A straight highway leads to the foot of a tower. A man standing at the top of the tower observes a car at an angle of depression of 30°, which is approaching the foot of the tower with a uniform speed. Six seconds later, the angle of depression of the car is found to be 60°. Find the time taken by the car to reach the foot of the tower from this point.

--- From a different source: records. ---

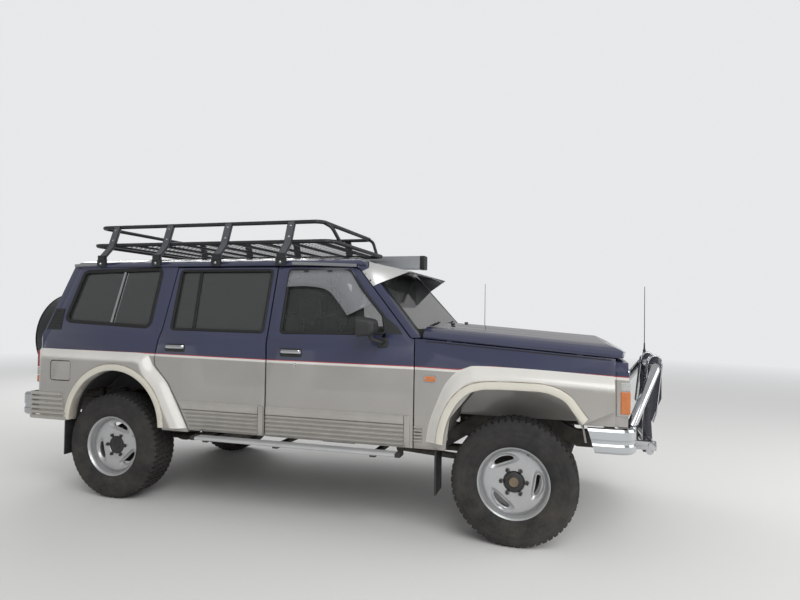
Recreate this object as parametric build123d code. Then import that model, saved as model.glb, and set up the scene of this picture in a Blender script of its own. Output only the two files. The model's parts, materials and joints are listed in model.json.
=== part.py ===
from build123d import *
from math import atan2, cos, radians, sin
import os

# A lifted long-wheelbase five-door off-road wagon, right-hand drive, on a ladder frame with live axles.
# Millimetres. X runs forward from the front axle, Y to the left, Z up from the ground. The last lines move
# every piece along X, so that the origin lies on the ground under the middle of the whole vehicle.

# Wheels
wheelbase = 2970
tyre_radius = 388.5
tyre_width = 272
tread_width = 216
wheel_inset = 105
bead_radius = 212
flange_radius = 221.5
rim_half_width = 102
hub_radius = 58
hub_back = 20
disc_thickness = 14
seat_gap = 0.3
slot_circle = 148
slot_length = 126
slot_width = 37
slot_turns = (117, -3, 237)
pocket_margin = 25
pocket_depth_y = 66

# Body shell
half_width = 895
sill_z = 540
bend_z = 1200
belt_z = 1235
gutter_z = 1750
gutter_half = 730
roof_crown_z = 1858
roof_thickness = 30
door_depth = 85
frame_depth = 40
ring_gap_low = 20
ring_gap_high = 18
ring_depth = 40
belt_ledge = 35
quarter_depth = 60
tail_depth = 60
glass_thickness = 5
glass_inset = 16

# Doors
door_front_x = -640
door_split_x = -1700
door_gap = 12
door_bottom_z = 555
door_top_z = 1737
seal_lap = 45
hinge_back = 30
hinge_inset = 22
hinge_radius = 9
hinge_height = 44
hinge_heights = (720, 1110)

# Front end
guard_front_x = 583
guard_depth = 40
bonnet_rear_x = -592
bonnet_front_x = 700
shut_rear_z = 1258
shut_slope = 0.0726
bonnet_gap = 6
bonnet_height = 85
bonnet_thickness = 25
inner_wing_y = 425
panel_front_x = 655
grille_half = 485
lamp_margin = 105
wiper_back = 36
bonnet_pin_y = 640
bonnet_pin_back = 9
bonnet_pin_z = 1318
lamp_low_z = 838
lamp_high_z = 1096

# Windscreen
screen_low = (-650, 1322)
screen_high = (-1040, 1765)

# Chassis
rail_inner_y = 365
rail_outer_y = 430
rail_height = 110
floor_z = 600
floor_thickness = 20
rear_floor_z = 790
kingpin_inset = 150
axle_tube_radius = 45
axle_tube_inset = 90
drum_width = 50
arm_reach = 850
spring_y = 492
spring_radius = 60
engine_half = 180

# Bumpers, bars and steps
bumper_front_x = 706
bumper_low_z = 613
bumper_high_z = 765
bumper_depth = 45
rear_bumper_x = -3840
rear_bumper_low_z = 580
rear_bumper_high_z = 755
bar_radius = 30
upright_y = 190
step_top_z = 532
step_width = 90

# Roof load gear
rack_lift = 187
rack_height = 153
rack_inset = 110
rack_flare = 50
rack_tube = 16
rack_nose = 100
rack_leg_width = 60
awning_length = 2500
awning_depth = 110
awning_height = 125
awning_drop = 107

# Back doors
back_split_y = 250
back_gap = 14
back_margin = 105
tail_corner = 70
hinge_out = 12
back_hinge_heights = (860, 1080)
back_low_z = 785
back_high_z = 1715
spare_y = -280
spare_z = 1165
spare_radius = 385
spare_width = 272
spare_carrier = 40

# Arch flares and lower mouldings
flare_proud = 50
lip_width = 46
lip_proud = 6
rib_proud = 8
fuel_flap_z = (869, 1014)

# Sun visor
visor_tip = (-745, 1714)
visor_rear = (-1060, 1783)
visor_half = 620
visor_flange_z = (1602, 1706)
visor_plate = 8
visor_sheet = 4

# Driver's place
column_tilt = 28
wheel_centre = (-1090, -370, 1130)

# Worked out from the sizes above
rear_x = -wheelbase
axle_z = tyre_radius
wheel_y = half_width - wheel_inset
kingpin_y = wheel_y - kingpin_inset
tube_end_y = wheel_y - axle_tube_inset
step_outer_y = half_width + step_width
rack_low_z = gutter_z + rack_lift
rack_high_z = rack_low_z + rack_height
tail_x = rear_x - 738
lean = (half_width - gutter_half) / (gutter_z - bend_z)
back_half = half_width - back_margin
lamp_split_y = half_width - lamp_margin
rack_low_y = gutter_half - rack_inset
rack_high_y = rack_low_y - rack_flare
fuel_flap_x = (rear_x - 548, rear_x - 365)
hanger_x = rear_x + 640
hanger_z = 557
hanger_height = 34
all_x = (tail_x - 100, bumper_front_x)
all_y = (0, half_width + 100)
ring_outer = (door_depth + ring_gap_low, frame_depth + ring_gap_high)
ring_inner = (ring_outer[0] + ring_depth, ring_outer[1] + ring_depth)
ring_step_z = belt_z + 10
bar_front_x = 932
spare_back = tail_x - spare_carrier - spare_width
mid_x = (bar_front_x + spare_back) / 2


def box(x, y, z):
    """Block between two x, two y and two z."""
    size = (x[1] - x[0], y[1] - y[0], z[1] - z[0])
    return Pos((x[0] + x[1]) / 2, (y[0] + y[1]) / 2, (z[0] + z[1]) / 2) * Box(*size)


def outline(points, radius=0):
    """Flat face through the points, its corners rounded where a radius is given."""
    kept = [p for i, p in enumerate(points) if p != points[i - 1]]
    if radius:
        return make_face(FilletPolyline(*kept, radius=radius, close=True))
    return make_face(Polyline(*kept, close=True))


def side_plate(face, y):
    """Side-view face in (x, z), as a plate between two y."""
    return Pos(0, y[1], 0) * extrude(Plane.XZ * face, amount=y[1] - y[0])


def cross_plate(face, x):
    """Face in (y, z) seen along the vehicle, as a plate between two x."""
    return Pos(x[0], 0, 0) * extrude(Plane.YZ * face, amount=x[1] - x[0])


def plan_plate(face, z):
    """Plan-view face in (x, y), as a plate between two z."""
    return Pos(0, 0, z[0]) * extrude(face, amount=z[1] - z[0])


def rod(start, end, radius):
    """Round bar between two points."""
    axis = Vector(*end) - Vector(*start)
    seat = (Align.CENTER, Align.CENTER, Align.MIN)
    return Plane(origin=start, z_dir=axis) * Cylinder(radius, axis.length, align=seat)


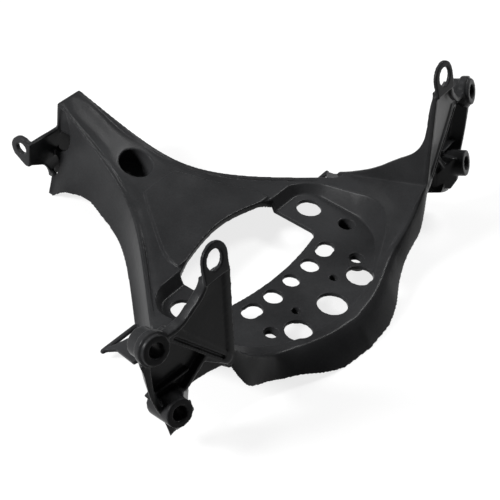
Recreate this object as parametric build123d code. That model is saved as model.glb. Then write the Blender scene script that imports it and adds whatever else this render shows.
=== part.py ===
from build123d import *
from math import atan2, cos, degrees, exp, hypot, log, radians, sin
import os

os.makedirs("parts", exist_ok=True)

# Axes: X to the right, Y forward to the narrow head, Z up.
# Everything is drawn from the middle hole of the level tray, with Z 0 on the tray's top face.
# At the end the part moves so that Z 0 is the floor and Y 0 the middle of its length.
trayTop = 16.0
middleY = 63.5

# Wall thicknesses
deckWall = 3.0
trayWall = 2.8
sideWall = 2.8
skirtWall = 2.8

# Deck: a level part that climbs to the head along a straight slope
deckLevel = 6.3
climbSlope = 0.445
climbStart = 88.1
climbBlend = 17.0
ridgeProud = 2.0
crownHeight = 3.5
crownWidth = 26.0
crownFadeY = 125.0
crownFadeLength = 35.0
noseY = 174.0
noseHalf = 9.4
noseChamfer = 3.0
noseBlockBack = 160.0
noseBlockFloor = 23.0
noseBlockFoot = 11.0
noseBlockHead = 9.2

# Ridge line of the deck in plan
ridgeHeadX = 10.3
ridgeHeadY = 165.0
ridgeHeadSlope = 0.17
ridgeArmSlope = 0.85
ridgeBendY = 99.3
ridgeBlend = 11.6
ridgeEndY = 26.0
ridgeStep = 2.2
ridgeBandHead = 4.0
ridgeBandArm = 9.0
ridgeBandY = 130.0
ridgeBandLength = 90.0

# Lip of the outer side wall
lipOut = 7.0
lipOutHead = 7.3
lipOutY = 130.0
lipOutLength = 43.0
lipLevel = -8.0
lipArch = 4.0
lipArchY = 140.0
lipArchLength = 18.0
lipDrop = 8.0
lipDropY = 155.0
lipDropLength = 18.0
wallLean = 8.0
wallLeanY = 120.0
wallLeanLength = 40.0

# Pocket of the tray under the deck
pocketHalf = 74.6
pocketFront = 43.6
pocketCorner = 13.6
pocketDraft = 30.0
pocketSideY = 5.0
pocketMiddleX = 72.0
pocketMiddleY = -5.5
pocketBackX = 64.0
pocketBackY = -16.4
pocketBack = -38.5
pocketRing = 2.0
pocketHeight = 30.0
trayInset = 0.5

# The deck is cut from one curved sheet that is larger than its plan
sheetHalf = 106.0
sheetBack = -54.0
sheetPastNose = 4.0
sheetDepth = 12.0
hollowDepth = 30.0
ridgeInset = 0.9
rimOverlap = 0.4
finOverlap = 1.5

# Rim of the tray at the back and bottom edge of the skirt below it: x, y, z
rimLine = [
    (0.0, -46.0, 0.5),
    (20.0, -43.8, 1.3),
    (34.0, -40.0, 2.0),
    (46.0, -35.8, 2.8),
    (59.0, -32.4, 5.2),
    (68.0, -31.8, 9.1),
    (77.0, -31.2, 14.8),
    (85.0, -29.7, 20.8),
    (95.0, -28.0, 31.0),
]
skirtLine = [
    (0.0, -59.0, -16.4),
    (21.0, -57.0, -16.4),
    (37.0, -52.0, -13.0),
    (50.5, -44.6, -9.8),
    (62.0, -39.4, -8.0),
    (71.0, -36.6, -4.8),
    (79.5, -35.0, -2.2),
    (88.3, -33.6, 3.7),
    (98.0, -28.4, 20.0),
]

# How the arms rise to the side mounts
armFrontZ = 7.4
armFrontY = 33.0
armLength = 62.0
armInnerX = 60.0
armBlendX = 17.0
armBlendStartY = 46.0
armBlendY = 20.0
backBlendY = 12.0
backBlendLength = 24.0

# Duct opening between the deck and the tray
openingHalf = 45.0
openingBack = 8.6
openingBow = 4.0
openingCorner = 6.0
archY = 53.9
archSideY = 47.0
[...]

Let CD is highway and AB is tower. C is the initial position of the car and D is the position after 6 seconds.
In ΔABD,
AB/DB = tan 60° ⇒ AB/DB = √3 ⇒ BD = AB/√3
In ΔABC,
AB/BC = tan 30°
⇒ AB/(BD + DC) = 1/√3
⇒ AB√3 = BD + DC
⇒ AB = AB/√3 + DC [putting the value of BD]
⇒ AB√3 – AB/√3 = DC
⇒ DC = (3AB – AB)/√3 = 2AB/√3
The time taken to travelled CD (= 2AB/√3) distance = 6 second
Therefore, the speed of the car = distance/time = (2AB/√3)/6 = AB/3√3 m/s
The time taken to travelled BD (= AB/√3) distance = distance/speed = (AB/√3)/ (AB/3√3) = 3 second.
Hence, car will take 3 seconds to reach the foot of the car.